All children draw pictures, I said, and this is true, but most children can be cured of the habit by patience and an occasional box on the ear, judiciously administered. All children are sculptors, too; that is to say, they want to make things out of mud or dough or wax or putty; but no mother who sets her heart on clean guimpes and pinafores can afford for a moment to indulge in such inclinations. To give children dough, putty and the shears would keep your house in a pretty litter–lawksadaisy!
Mrs. Abbey hid the shears, put the “Harper’s” on a high shelf and took the boy’s pencils away, and threw the putty out into Fourth Street, below Vine. Then the boy had tantrums, and as a compromise got all his playthings back.
Yes, this squat, beetle-browed, and bow-legged boy had his way. Beetle-browed, bow-legged folks usually do. Caesar and Cromwell had bow-legs, so had Napoleon, and so have Pierpont Morgan and James J. Hill. Charles the First was knock-kneed. Knock-knees are a deformity; bow-legs an accident. Bulldogs have bow-legs; hounds are knock-kneed. Bow-legs mean will plus–a determination to do–the child insists on walking before the cartilage has turned to bone. Spirit is stronger than matter–hence the Greek curve.
Little Edwin Abbey ran the Abbey household and drew because he wanted to–on sidewalks, white steps, kitchen-wall, or the fly- leaves in books.
Rumor has it that Edwin Abbey did not get along very well at school –instead of getting his lessons he drew pictures, and thirty years ago such conduct was proof of total depravity. Like the amateur blacksmith who started to make a horseshoe and finally contented himself with a fizzle, the Abbeys gave up theology and law, and decided that if Edwin became a good printer it would be enough. And then, how often printers became writers–then editors and finally proprietors! Edwin might yet own the “Ledger” and have a collection of four hundred seventy-two clocks.
Through a mutual friend, Mr. Childs was interviewed and Edwin was set to work in the Typesetting Department of the “Ledger.” Evenings and an hour three times a week he sketched in the free class at the Academy of Art.
How long he remained in the newspaper work, I do not know, but there came a day when Mr. Childs and his minions, having no use for Edwin, gave him a letter of recommendation to the Art Department of “Harper’s Weekly.”
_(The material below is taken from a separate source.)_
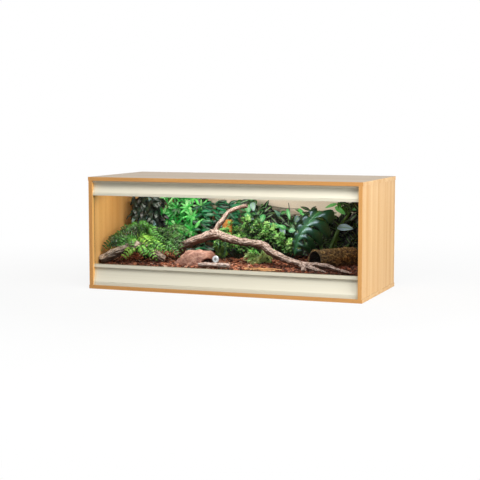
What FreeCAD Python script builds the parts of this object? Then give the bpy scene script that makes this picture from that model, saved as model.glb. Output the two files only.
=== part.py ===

That George W. Childs had a really firm friendship for young Abbey, there is no doubt. He followed his career with fatherly interest, and was the first man, so far as I know, who had the prophetic vision to see that he would become a great artist. George W. Childs was a many-sided man. He had a clear head for business, was a judge of human nature, a patron of the arts, a collector of rare and curious things, and wrote with clearness, force and elegance. Men of such strong personality have decided likings, and they also have decided aversions. The pet aversion of Childs was tobacco. All through the “Ledger” office were startling signs, “No smoking!” It was never, “Please do not smoke,” or “Smoking interferes with Insurance!” Not these–the order was imperative. And the mutability of human affairs, as well as life’s little ironies, is now shown in the fact that the name and fame of George W. Childs is deathless through a wonderful five-cent cigar.